Having completed my meal, I now had two questions in my head. First, did the barbecue sauce contain high fructose corn syrup in it? Most commercially bottled sauces do and even the fine folks at Old Caroline Barbecue, despite the fact that they are a local chain operation, obviously have their sauces bottled by a big name company because each and every one of their sauces contains the stuff. When I asked for a pre-jarred bottle of their sauce, I was surprised to learn that the label didn't list the ingredients. While I know that they make the sauce from scratch, I figured if they sold it commercially bottled, they would have to list all of the ingredients. Interestingly, no. So, I asked my server directly what the sauce contained. She confirmed with the kitchen that no corn syrup of any kind was used in the sauce.

My second question was where the pulled pork came from.

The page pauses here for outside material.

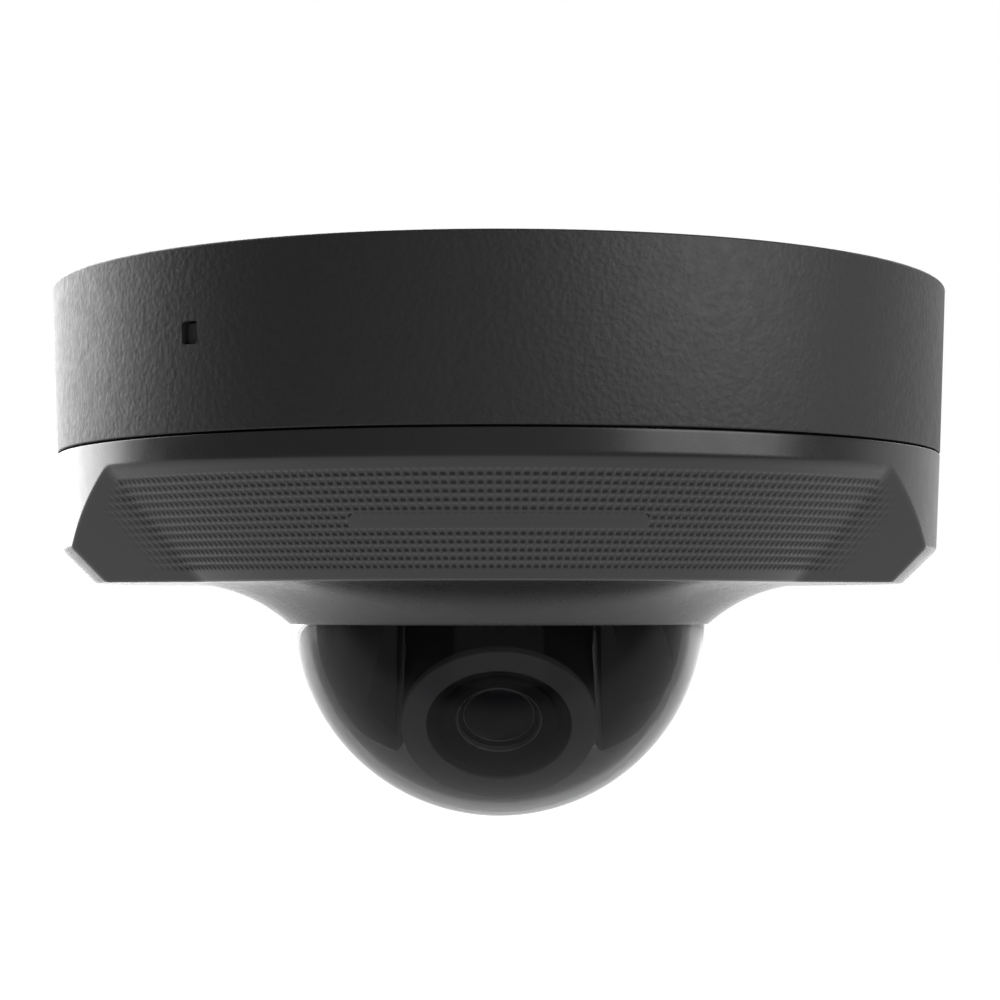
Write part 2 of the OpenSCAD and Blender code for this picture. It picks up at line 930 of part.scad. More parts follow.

She quickly answered that all of the pork, brisket, and other smoked items were done at the flagship store in New Philadelphia and then transferred to the other stores. Knowing how well pulled pork holds well in the refrigerator, her answer didn't surprise me. I think I may just have to visit the original location sometime and check out their smoking rig for myself.

In the end, I think that the Hog Heaven Canton location served up a decent-enough meal. Was it the best barbecue I've ever had? No, but it was decent enough for northern Ohio. While the Hog Eggs were an interesting appetizer, the pulled pork sandwich was definitely tender and juicy. The lack of assertive flavor just didn't make my mouth water as much as I thought it should. The sides were decent and the overall experience was enjoyable. I don't know that I'd be taking someone well-versed in barbecue here to impress them, but for your average Ohioan, it's worth the trip.